## Problem description
Restate the opening lines of the material below word for word, stopping after the line that contains "BLOCK_LENGTH = 19.5".

## Source data
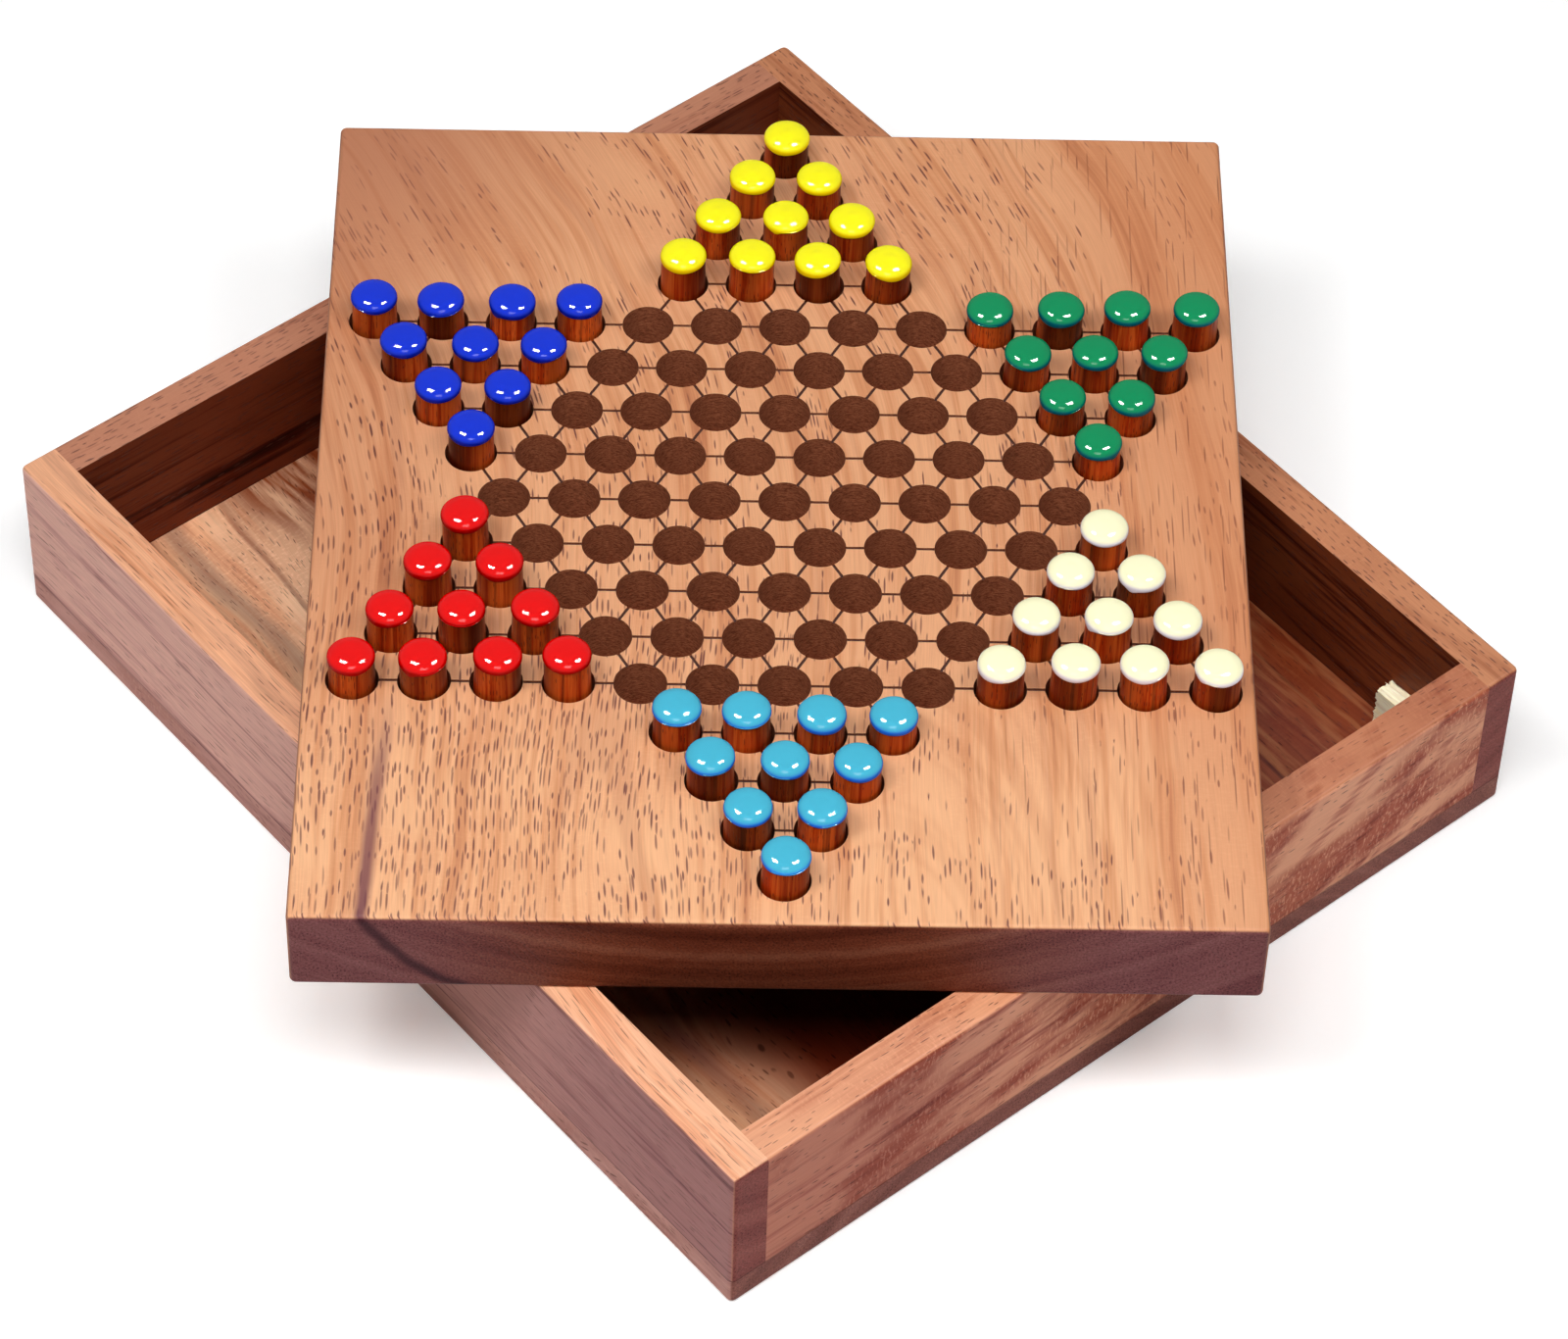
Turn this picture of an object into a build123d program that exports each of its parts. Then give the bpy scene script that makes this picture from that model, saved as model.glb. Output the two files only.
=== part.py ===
from build123d import *
from math import atan, cos, degrees, radians, sin, sqrt, tan
import os

# Halma set: an open wooden tray, a thick board with a star of blind holes that lies
# turned across the tray's rim, and lacquered dowel pegs with dipped enamel caps.
# Millimetres, +Z up. The origin is the middle of the tray's underside.
# X runs along the short side of the tray and Y along its long side.

# Star of holes
PITCH = 16.0                 # hole to hole along each of the three line directions
ARM_ROWS = 4                 # rows of holes in each arm of the star
HOLE_DIAMETER = 12.0
HOLE_DEPTH = 14.0
GROOVE_WIDTH = 0.7           # engraved lines that join neighbouring holes
GROOVE_DEPTH = 0.4
STAR_SHIFT_X = 1.1           # the star sits a little off the middle of the board
STAR_SHIFT_Y = 1.3

# Board
BOARD_WIDTH = 212.0
BOARD_LENGTH = 244.0
BOARD_THICKNESS = 23.0
BOARD_ARRIS = 1.2            # sanded edges
BOARD_CORNER = 1.5
BOARD_TURN = -39.6           # how the board lies on the rim, about +Z
BOARD_OFFSET_X = 1.5
BOARD_OFFSET_Y = -4.0

# Tray
BOARD_CLEARANCE = 0.4        # around the board when it is let into the tray
WALL_THICKNESS = 9.6
BOTTOM_THICKNESS = 7.5
TRAY_HEIGHT = 45.0
TRAY_CORNER = 1.5
TRAY_ARRIS = 1.0
BLOCK_THICKNESS = 5.0        # softwood blocks that hold the let-in board level with the rim
BLOCK_LENGTH = 19.5

# Pegs
PEG_BASE_DIAMETER = 10.9
PEG_TOP_DIAMETER = 10.3
PEG_BASE_CHAMFER = 0.4
PEG_TOP_ROUND = 1.1
PEG_GAP = 0.3                # least space between a peg and the side of its hole
ENAMEL_FILM = 0.35
ENAMEL_DEPTH = 2.2           # how far the dip comes down the side
ENAMEL_SLANT = 5.0           # the dip line is not quite level
LENGTH_SPREAD = 0.7          # the dowels were cut by hand

# How the pegs differ. The shares are of the lean that the play in a hole allows.
LEAN_MIDDLE = 0.6
LEAN_SPREAD = 0.4
LEAN_BEAT = 2                # each varies at its own multiple of the angle from peg to peg
LENGTH_BEAT = 3
SLANT_BEAT = 5

# How far each colour's pegs stand out of the board, to the top of the enamel
STAND_OUT = {"yellow": 10.2, "blue": 9.3, "green": 9.1, "red": 9.9, "white": 9.9, "sky": 8.7}

# Worked out from the sizes above
ROW_SPACING = PITCH * sqrt(3) / 2
TRAY_WIDTH = BOARD_WIDTH + 2 * (BOARD_CLEARANCE + WALL_THICKNESS)
TRAY_LENGTH = BOARD_LENGTH + 2 * (BOARD_CLEARANCE + WALL_THICKNESS)
WALL_HEIGHT = TRAY_HEIGHT - BOTTOM_THICKNESS
INNER_WIDTH = TRAY_WIDTH - 2 * WALL_THICKNESS
INNER_LENGTH = TRAY_LENGTH - 2 * WALL_THICKNESS
BLOCK_HEIGHT = WALL_HEIGHT - BOARD_THICKNESS
PEG_PLAY = (HOLE_DIAMETER - PEG_BASE_DIAMETER) / 2 - PEG_GAP
PEG_LEAN = degrees(atan(2 * PEG_PLAY / HOLE_DEPTH))
GOLDEN_ANGLE = 180 * (3 - sqrt(5))
BOARD_PLACE = Pos(BOARD_OFFSET_X, BOARD_OFFSET_Y, TRAY_HEIGHT) * Rot(0, 0, BOARD_TURN)

# A hole has three whole-number coordinates that add up to zero, one for each direction
# of line. LINE_ANGLES is the direction of the lines along which that coordinate is constant.
LINE_ANGLES = (60, 0, 120)

# The coordinate that goes past the star's hexagon in each colour's arm, a, b or c, and which way
ARMS = {"yellow": "b+", "blue": "a-", "green": "c-", "red": "c+", "white": "a+", "sky": "b-"}


def star_holes():
    """Every hole of the star: two triangles of holes that cross."""
    reach = range(-2 * ARM_ROWS, 2 * ARM_ROWS + 1)
    holes = [(a, b, -a - b) for b in reach for a in reach]
    return [hole for hole in holes if min(hole) >= -ARM_ROWS or max(hole) <= ARM_ROWS]


def hole_place(hole):
    """Middle of a hole in the board's own frame."""
    a, b, _ = hole
    return Vector(STAR_SHIFT_X + (a + b / 2) * PITCH, STAR_SHIFT_Y + b * ROW_SPACING)


def line_of_holes(axis, level):
    return [hole for hole in star_holes() if hole[axis] == level]


# Board
def hole_cutter(hole):
    place = hole_place(hole)
    return Pos(place.X, place.Y, BOARD_THICKNESS - HOLE_DEPTH / 2) * Cylinder(HOLE_DIAMETER / 2, HOLE_DEPTH)


def groove_cutter(axis, line):
    start, end = hole_place(line[0]), hole_place(line[-1])
    middle = (start + end) * 0.5
    place = Pos(middle.X, middle.Y, BOARD_THICKNESS) * Rot(0, 0, LINE_ANGLES[axis])
    return place * Box((end - start).length, GROOVE_WIDTH, 2 * GROOVE_DEPTH)


def make_board():
    blank = Pos(0, 0, BOARD_THICKNESS / 2) * Box(BOARD_WIDTH, BOARD_LENGTH, BOARD_THICKNESS)
    blank = fillet(blank.edges().filter_by(Axis.Z), BOARD_CORNER)
    faces = blank.faces().sort_by(Axis.Z)
    blank = fillet(faces[0].edges() + faces[-1].edges(), BOARD_ARRIS)
    cutters = [hole_cutter(hole) for hole in star_holes()]
    for axis in range(3):
        lines = [line_of_holes(axis, level) for level in range(-2 * ARM_ROWS, 2 * ARM_ROWS + 1)]
        cutters += [groove_cutter(axis, line) for line in lines if len(line) > 1]
    return BOARD_PLACE * (blank - cutters)


# Tray: the long walls run the full length and the short walls stand between them
def tray_outline():
    """The tray's outer form, which every wall and the bottom take their sanded edges from."""
    form = Pos(0, 0, TRAY_HEIGHT / 2) * Box(TRAY_WIDTH, TRAY_LENGTH, TRAY_HEIGHT)
    form = fillet(form.edges().filter_by(Axis.Z), TRAY_CORNER)
    faces = form.faces().sort_by(Axis.Z)
    return fillet(faces[0].edges() + faces[-1].edges(), TRAY_ARRIS)


def make_tray():
    form = tray_outline()
    wall_middle = BOTTOM_THICKNESS + WALL_HEIGHT / 2
    wall_x = (TRAY_WIDTH - WALL_THICKNESS) / 2
    wall_y = (TRAY_LENGTH - WALL_THICKNESS) / 2
    long_wall = Box(WALL_THICKNESS, TRAY_LENGTH, WALL_HEIGHT)
    short_wall = Box(INNER_WIDTH, WALL_THICKNESS, WALL_HEIGHT)
    bottom = Box(TRAY_WIDTH, TRAY_LENGTH, BOTTOM_THICKNESS)
    return {
        "bottom_panel": form & Pos(0, 0, BOTTOM_THICKNESS / 2) * bottom,
        "long_wall_left": form & Pos(-wall_x, 0, wall_middle) * long_wall,
        "long_wall_right": form & Pos(wall_x, 0, wall_middle) * long_wall,
        "short_wall_front": form & Pos(0, -wall_y, wall_middle) * short_wall,
        "short_wall_back": form & Pos(0, wall_y, wall_middle) * short_wall,
    }


def make_blocks():
    """One softwood block in each corner of the tray, glued to the long walls."""
    block = Box(BLOCK_THICKNESS, BLOCK_LENGTH, BLOCK_HEIGHT)
    x = (INNER_WIDTH - BLOCK_THICKNESS) / 2
    y = (INNER_LENGTH - BLOCK_LENGTH) / 2
    z = BOTTOM_THICKNESS + BLOCK_HEIGHT / 2
    corners = {"front_left": (-x, -y), "front_right": (x, -y), "back_left": (-x, y), "back_right": (x, y)}
    return {f"support_block_{name}": Pos(*corner, z) * block for name, corner in corners.items()}


# Pegs
def turned(outline):
    """Solid of revolution about Z of a closed outline drawn in X and Z."""
    return revolve(Plane.XZ * make_face(outline), Axis.Z)


def peg_blank(length, top_radius, round_radius):
    """A peg standing on the origin, with its upper edge rounded."""
    base_radius = PEG_BASE_DIAMETER / 2
    outline = Polyline(
        (0, 0),
        (base_radius - PEG_BASE_CHAMFER, 0),
        (base_radius, PEG_BASE_CHAMFER),
        (top_radius, length),
        (0, length),
        close=True,
    )
    solid = turned(outline)
    return fillet(solid.edges().filter_by(GeomType.CIRCLE).sort_by(Axis.Z)[-1], round_radius)


def make_peg(hole, stand_out):
    """One wooden peg and its enamel cap, leaning in its hole as far as the play lets it."""
    a, b, _ = hole
    count = 2 * ARM_ROWS * b + a
    lean_way = GOLDEN_ANGLE * count
    lean_share = LEAN_MIDDLE + LEAN_SPREAD * cos(radians(lean_way * LEAN_BEAT))
    length = HOLE_DEPTH + stand_out - ENAMEL_FILM + LENGTH_SPREAD * sin(radians(lean_way * LENGTH_BEAT))

    wood = peg_blank(length, PEG_TOP_DIAMETER / 2, PEG_TOP_ROUND)
    dipped = peg_blank(length + ENAMEL_FILM, PEG_TOP_DIAMETER / 2 + ENAMEL_FILM, PEG_TOP_ROUND + ENAMEL_FILM)
    dip_width = 2 * PEG_BASE_DIAMETER
    dip = Pos(0, 0, length / 2) * Box(dip_width, dip_width, length)
    dip_line = Pos(0, 0, length - ENAMEL_DEPTH) * Rot(0, 0, lean_way * SLANT_BEAT) * Rot(ENAMEL_SLANT, 0, 0)
    cap = (dipped & dip_line * dip) - wood

    lean = PEG_LEAN * lean_share
    lift = tan(radians(lean)) * PEG_BASE_DIAMETER / 2
    place = hole_place(hole)
    foot = Pos(place.X, place.Y, BOARD_THICKNESS - HOLE_DEPTH + lift)
    stance = BOARD_PLACE * foot * Rot(0, 0, lean_way) * Pos(-PEG_PLAY * lean_share, 0, 0) * Rot(0, lean, 0)
    upright = Rot(0, 0, -lean_way)
    return stance * upright * wood, stance * upright * cap


def make_pegs():
    """Each row of an arm is a node of pegs and a node of their caps."""
    nodes = {}
    for colour, (letter, sign) in ARMS.items():
        axis = "abc".index(letter)
        for row in range(1, ARM_ROWS + 1):
            level = 2 * ARM_ROWS + 1 - row
            holes = line_of_holes(axis, level if sign == "+" else -level)
            pairs = [make_peg(hole, STAND_OUT[colour]) for hole in holes]
            nodes[f"{colour}_pegs_row_{row}"] = Compound([wood for wood, _ in pairs])
            nodes[f"{colour}_caps_row_{row}"] = Compound([cap for _, cap in pairs])
    return nodes


os.makedirs("parts", exist_ok=True)
nodes = {**make_tray(), **make_blocks(), "board": make_board(), **make_pegs()}
for name, shape in nodes.items():
    export_step(shape, f"parts/{name}.step")
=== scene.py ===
import math
import random
from collections import namedtuple

import bmesh
import bpy
from mathutils import Matrix, Vector


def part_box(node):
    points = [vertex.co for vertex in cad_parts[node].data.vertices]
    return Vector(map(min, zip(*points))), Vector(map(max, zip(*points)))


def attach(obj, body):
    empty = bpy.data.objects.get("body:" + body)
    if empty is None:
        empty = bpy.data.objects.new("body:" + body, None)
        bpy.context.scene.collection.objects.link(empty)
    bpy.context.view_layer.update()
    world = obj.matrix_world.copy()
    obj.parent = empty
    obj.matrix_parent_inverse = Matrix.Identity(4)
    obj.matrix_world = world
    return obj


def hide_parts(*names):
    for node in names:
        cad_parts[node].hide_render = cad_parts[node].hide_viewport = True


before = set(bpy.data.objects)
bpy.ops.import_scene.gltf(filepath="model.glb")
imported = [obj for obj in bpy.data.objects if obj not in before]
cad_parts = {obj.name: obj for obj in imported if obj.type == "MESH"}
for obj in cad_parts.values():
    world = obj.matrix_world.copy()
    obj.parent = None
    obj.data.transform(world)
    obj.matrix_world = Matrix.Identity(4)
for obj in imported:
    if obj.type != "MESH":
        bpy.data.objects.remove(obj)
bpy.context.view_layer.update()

MM = 0.001

# Camera, in metres and degrees in the row frame
CAMERA_PLACE = Vector((-0.60467, -0.70429, 1.07938))
CAMERA_AIM = Vector((-0.02915, -0.04265, 0.068))
CAMERA_ROLL = 1.945
CAMERA_LENS = 137.99          # mm
CAMERA_SENSOR = 36.0          # mm
CAMERA_RANGE = (0.05, 20.0)
CAMERA_AZIMUTH = 41.0         # which way the camera looks, from +Y towards +X

# Light
WORLD_LIGHT = 0.13
FLOOR_SIZE = 6.0
FLOOR_GLOW = 0.25             # lifts the floor to white for the camera alone
# Each light: azimuth to the camera's right, elevation, distance, width, power,
# whether it lights colours and whether it shows in gloss
LIGHTS = {
    "key_left": (-50, 62, 1.5, 0.45, 8.4, True, False),
    "key_right": (56, 60, 1.5, 0.45, 5.6, True, False),
    "front": (0, 66, 1.5, 0.50, 9.0, True, True),
    "sparkle_left": (-120, 69, 1.5, 0.34, 68.0, False, True),
    "sparkle_right": (120, 69, 1.5, 0.34, 68.0, False, True),
}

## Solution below
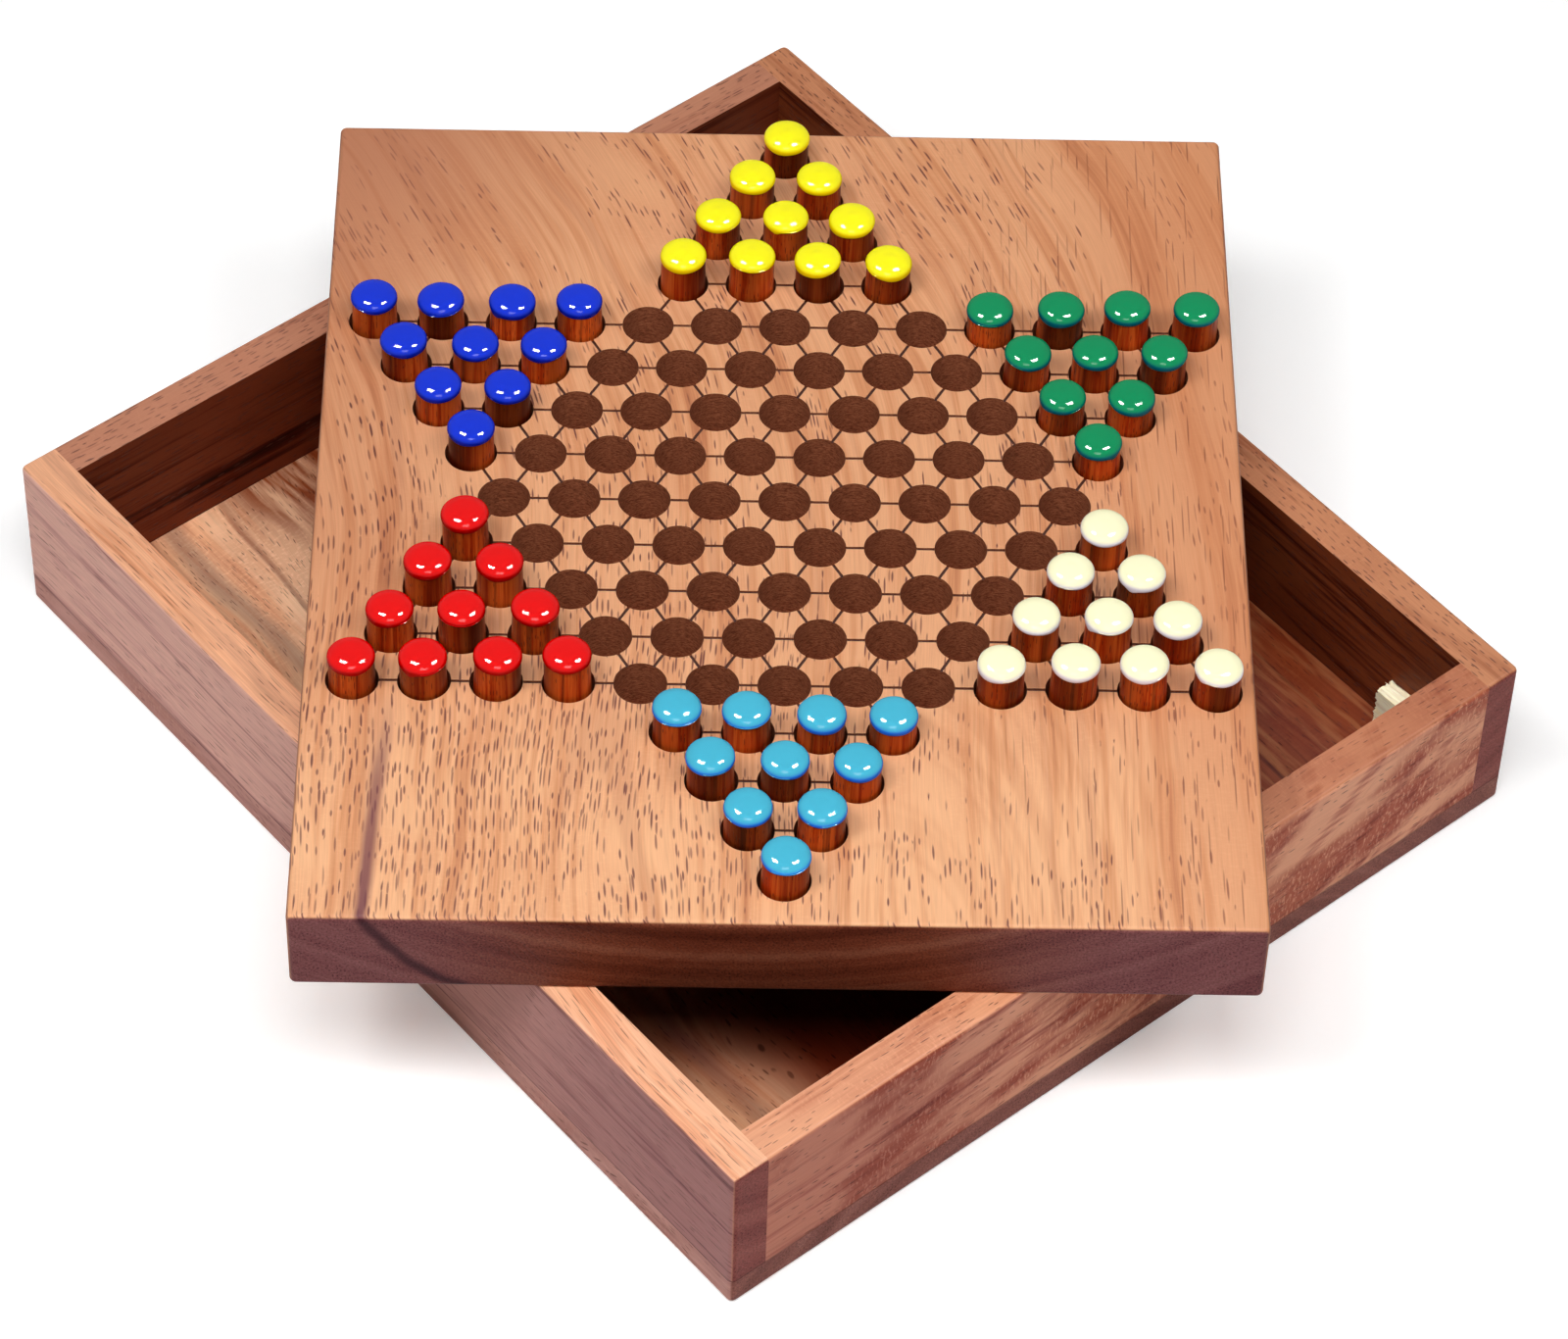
Turn this picture of an object into a build123d program that exports each of its parts. Then give the bpy scene script that makes this picture from that model, saved as model.glb. Output the two files only.
=== part.py ===
from build123d import *
from math import atan, cos, degrees, radians, sin, sqrt, tan
import os

# Halma set: an open wooden tray, a thick board with a star of blind holes that lies
# turned across the tray's rim, and lacquered dowel pegs with dipped enamel caps.
# Millimetres, +Z up. The origin is the middle of the tray's underside.
# X runs along the short side of the tray and Y along its long side.

# Star of holes
PITCH = 16.0                 # hole to hole along each of the three line directions
ARM_ROWS = 4                 # rows of holes in each arm of the star
HOLE_DIAMETER = 12.0
HOLE_DEPTH = 14.0
GROOVE_WIDTH = 0.7           # engraved lines that join neighbouring holes
GROOVE_DEPTH = 0.4
STAR_SHIFT_X = 1.1           # the star sits a little off the middle of the board
STAR_SHIFT_Y = 1.3

# Board
BOARD_WIDTH = 212.0
BOARD_LENGTH = 244.0
BOARD_THICKNESS = 23.0
BOARD_ARRIS = 1.2            # sanded edges
BOARD_CORNER = 1.5
BOARD_TURN = -39.6           # how the board lies on the rim, about +Z
BOARD_OFFSET_X = 1.5
BOARD_OFFSET_Y = -4.0

# Tray
BOARD_CLEARANCE = 0.4        # around the board when it is let into the tray
WALL_THICKNESS = 9.6
BOTTOM_THICKNESS = 7.5
TRAY_HEIGHT = 45.0
TRAY_CORNER = 1.5
TRAY_ARRIS = 1.0
BLOCK_THICKNESS = 5.0        # softwood blocks that hold the let-in board level with the rim
BLOCK_LENGTH = 19.5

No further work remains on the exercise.